What needs to be done - Output all lines exactly, with nothing added or dropped.

Data excerpt -

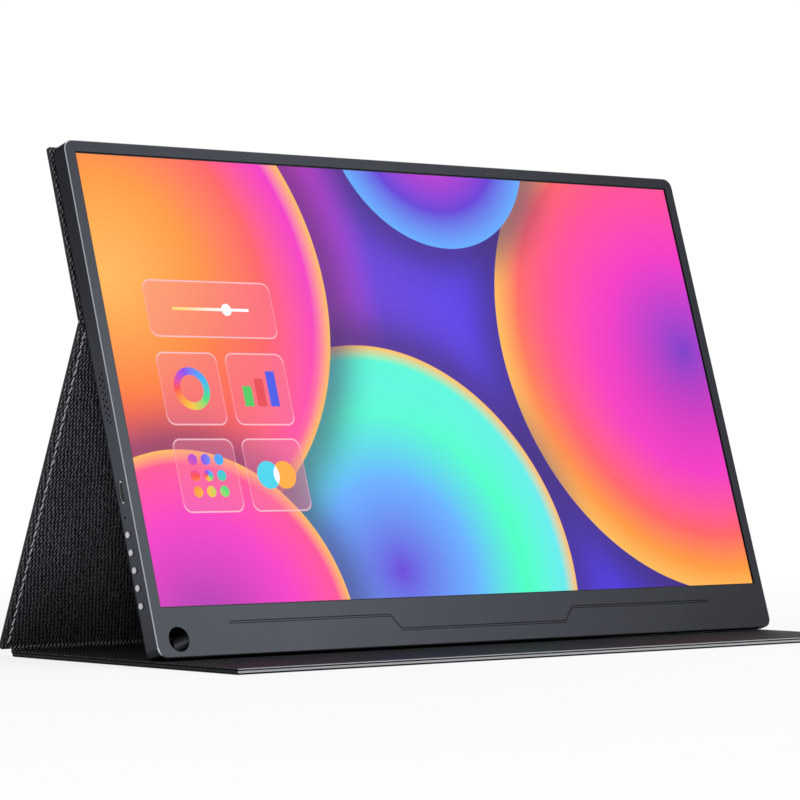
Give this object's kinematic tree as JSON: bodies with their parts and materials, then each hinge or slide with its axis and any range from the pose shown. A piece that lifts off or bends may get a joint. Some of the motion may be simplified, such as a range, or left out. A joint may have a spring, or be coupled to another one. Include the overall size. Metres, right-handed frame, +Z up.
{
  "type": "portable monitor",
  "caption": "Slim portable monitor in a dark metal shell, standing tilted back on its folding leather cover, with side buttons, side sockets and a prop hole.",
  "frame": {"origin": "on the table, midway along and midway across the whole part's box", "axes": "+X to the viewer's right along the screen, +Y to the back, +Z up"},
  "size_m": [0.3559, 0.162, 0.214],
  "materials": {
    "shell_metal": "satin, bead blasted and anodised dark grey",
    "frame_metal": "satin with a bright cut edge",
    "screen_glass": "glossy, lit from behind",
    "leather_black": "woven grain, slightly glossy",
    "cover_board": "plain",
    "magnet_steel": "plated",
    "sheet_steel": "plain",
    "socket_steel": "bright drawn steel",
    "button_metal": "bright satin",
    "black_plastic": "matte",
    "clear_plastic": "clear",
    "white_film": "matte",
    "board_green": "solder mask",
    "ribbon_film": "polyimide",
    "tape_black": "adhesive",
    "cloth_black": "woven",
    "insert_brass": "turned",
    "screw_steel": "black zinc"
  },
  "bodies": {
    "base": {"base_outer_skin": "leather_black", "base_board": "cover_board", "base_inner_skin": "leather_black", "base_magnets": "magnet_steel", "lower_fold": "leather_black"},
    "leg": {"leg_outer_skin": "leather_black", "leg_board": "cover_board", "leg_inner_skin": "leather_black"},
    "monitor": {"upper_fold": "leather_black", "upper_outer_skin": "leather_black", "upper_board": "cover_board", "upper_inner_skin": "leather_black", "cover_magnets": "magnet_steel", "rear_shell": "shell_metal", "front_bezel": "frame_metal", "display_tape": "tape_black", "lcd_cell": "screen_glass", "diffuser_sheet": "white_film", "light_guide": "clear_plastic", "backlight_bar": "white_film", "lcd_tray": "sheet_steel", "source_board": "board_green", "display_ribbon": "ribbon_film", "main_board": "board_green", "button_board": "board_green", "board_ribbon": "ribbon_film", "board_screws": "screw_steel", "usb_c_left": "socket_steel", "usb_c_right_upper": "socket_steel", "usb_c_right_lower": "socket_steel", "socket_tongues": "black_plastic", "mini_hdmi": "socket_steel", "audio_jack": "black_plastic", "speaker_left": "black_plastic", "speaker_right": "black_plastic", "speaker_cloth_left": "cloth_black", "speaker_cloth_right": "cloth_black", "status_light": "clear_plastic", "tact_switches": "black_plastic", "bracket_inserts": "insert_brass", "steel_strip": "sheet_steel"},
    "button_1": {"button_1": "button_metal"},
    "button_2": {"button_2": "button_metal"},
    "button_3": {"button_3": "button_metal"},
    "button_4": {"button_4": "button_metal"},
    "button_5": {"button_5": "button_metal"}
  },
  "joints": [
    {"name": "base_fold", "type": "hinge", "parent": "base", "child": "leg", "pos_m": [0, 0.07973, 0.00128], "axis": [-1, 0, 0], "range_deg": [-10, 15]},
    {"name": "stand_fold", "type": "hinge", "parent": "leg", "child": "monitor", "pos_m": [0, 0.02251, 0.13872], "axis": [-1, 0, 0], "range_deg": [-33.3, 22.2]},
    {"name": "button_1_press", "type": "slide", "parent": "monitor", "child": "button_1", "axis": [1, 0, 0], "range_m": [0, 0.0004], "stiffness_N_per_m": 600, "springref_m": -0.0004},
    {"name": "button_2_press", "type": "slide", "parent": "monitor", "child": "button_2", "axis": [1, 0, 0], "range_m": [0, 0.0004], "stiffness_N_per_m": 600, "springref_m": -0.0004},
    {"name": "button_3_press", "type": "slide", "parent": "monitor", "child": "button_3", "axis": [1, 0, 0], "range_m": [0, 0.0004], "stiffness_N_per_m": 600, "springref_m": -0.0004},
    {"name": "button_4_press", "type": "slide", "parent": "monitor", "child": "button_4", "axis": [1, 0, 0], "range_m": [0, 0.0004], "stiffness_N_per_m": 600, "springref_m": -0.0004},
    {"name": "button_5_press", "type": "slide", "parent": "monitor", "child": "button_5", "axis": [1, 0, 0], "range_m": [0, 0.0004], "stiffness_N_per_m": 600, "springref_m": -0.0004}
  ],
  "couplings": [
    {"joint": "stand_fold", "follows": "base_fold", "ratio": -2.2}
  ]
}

Exercise solution -
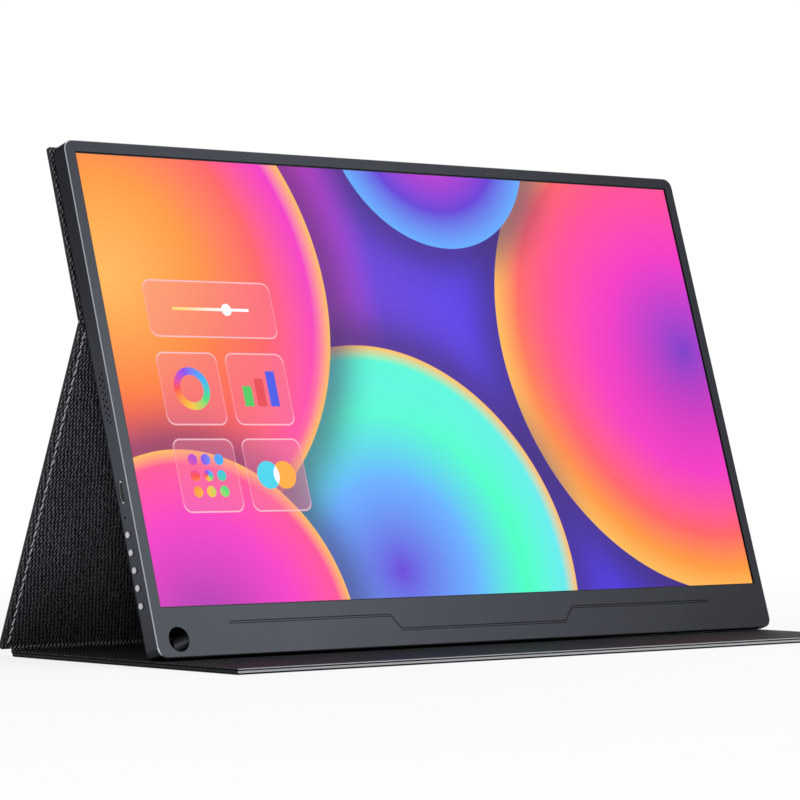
Give this object's kinematic tree as JSON: bodies with their parts and materials, then each hinge or slide with its axis and any range from the pose shown. A piece that lifts off or bends may get a joint. Some of the motion may be simplified, such as a range, or left out. A joint may have a spring, or be coupled to another one. Include the overall size. Metres, right-handed frame, +Z up.
{
  "type": "portable monitor",
  "caption": "Slim portable monitor in a dark metal shell, standing tilted back on its folding leather cover, with side buttons, side sockets and a prop hole.",
  "frame": {"origin": "on the table, midway along and midway across the whole part's box", "axes": "+X to the viewer's right along the screen, +Y to the back, +Z up"},
  "size_m": [0.3559, 0.162, 0.214],
  "materials": {
    "shell_metal": "satin, bead blasted and anodised dark grey",
    "frame_metal": "satin with a bright cut edge",
    "screen_glass": "glossy, lit from behind",
    "leather_black": "woven grain, slightly glossy",
    "cover_board": "plain",
    "magnet_steel": "plated",
    "sheet_steel": "plain",
    "socket_steel": "bright drawn steel",
    "button_metal": "bright satin",
    "black_plastic": "matte",
    "clear_plastic": "clear",
    "white_film": "matte",
    "board_green": "solder mask",
    "ribbon_film": "polyimide",
    "tape_black": "adhesive",
    "cloth_black": "woven",
    "insert_brass": "turned",
    "screw_steel": "black zinc"
  },
  "bodies": {
    "base": {"base_outer_skin": "leather_black", "base_board": "cover_board", "base_inner_skin": "leather_black", "base_magnets": "magnet_steel", "lower_fold": "leather_black"},
    "leg": {"leg_outer_skin": "leather_black", "leg_board": "cover_board", "leg_inner_skin": "leather_black"},
    "monitor": {"upper_fold": "leather_black", "upper_outer_skin": "leather_black", "upper_board": "cover_board", "upper_inner_skin": "leather_black", "cover_magnets": "magnet_steel", "rear_shell": "shell_metal", "front_bezel": "frame_metal", "display_tape": "tape_black", "lcd_cell": "screen_glass", "diffuser_sheet": "white_film", "light_guide": "clear_plastic", "backlight_bar": "white_film", "lcd_tray": "sheet_steel", "source_board": "board_green", "display_ribbon": "ribbon_film", "main_board": "board_green", "button_board": "board_green", "board_ribbon": "ribbon_film", "board_screws": "screw_steel", "usb_c_left": "socket_steel", "usb_c_right_upper": "socket_steel", "usb_c_right_lower": "socket_steel", "socket_tongues": "black_plastic", "mini_hdmi": "socket_steel", "audio_jack": "black_plastic", "speaker_left": "black_plastic", "speaker_right": "black_plastic", "speaker_cloth_left": "cloth_black", "speaker_cloth_right": "cloth_black", "status_light": "clear_plastic", "tact_switches": "black_plastic", "bracket_inserts": "insert_brass", "steel_strip": "sheet_steel"},
    "button_1": {"button_1": "button_metal"},
    "button_2": {"button_2": "button_metal"},
    "button_3": {"button_3": "button_metal"},
    "button_4": {"button_4": "button_metal"},
    "button_5": {"button_5": "button_metal"}
  },
  "joints": [
    {"name": "base_fold", "type": "hinge", "parent": "base", "child": "leg", "pos_m": [0, 0.07973, 0.00128], "axis": [-1, 0, 0], "range_deg": [-10, 15]},
    {"name": "stand_fold", "type": "hinge", "parent": "leg", "child": "monitor", "pos_m": [0, 0.02251, 0.13872], "axis": [-1, 0, 0], "range_deg": [-33.3, 22.2]},
    {"name": "button_1_press", "type": "slide", "parent": "monitor", "child": "button_1", "axis": [1, 0, 0], "range_m": [0, 0.0004], "stiffness_N_per_m": 600, "springref_m": -0.0004},
    {"name": "button_2_press", "type": "slide", "parent": "monitor", "child": "button_2", "axis": [1, 0, 0], "range_m": [0, 0.0004], "stiffness_N_per_m": 600, "springref_m": -0.0004},
    {"name": "button_3_press", "type": "slide", "parent": "monitor", "child": "button_3", "axis": [1, 0, 0], "range_m": [0, 0.0004], "stiffness_N_per_m": 600, "springref_m": -0.0004},
    {"name": "button_4_press", "type": "slide", "parent": "monitor", "child": "button_4", "axis": [1, 0, 0], "range_m": [0, 0.0004], "stiffness_N_per_m": 600, "springref_m": -0.0004},
    {"name": "button_5_press", "type": "slide", "parent": "monitor", "child": "button_5", "axis": [1, 0, 0], "range_m": [0, 0.0004], "stiffness_N_per_m": 600, "springref_m": -0.0004}
  ],
  "couplings": [
    {"joint": "stand_fold", "follows": "base_fold", "ratio": -2.2}
  ]
}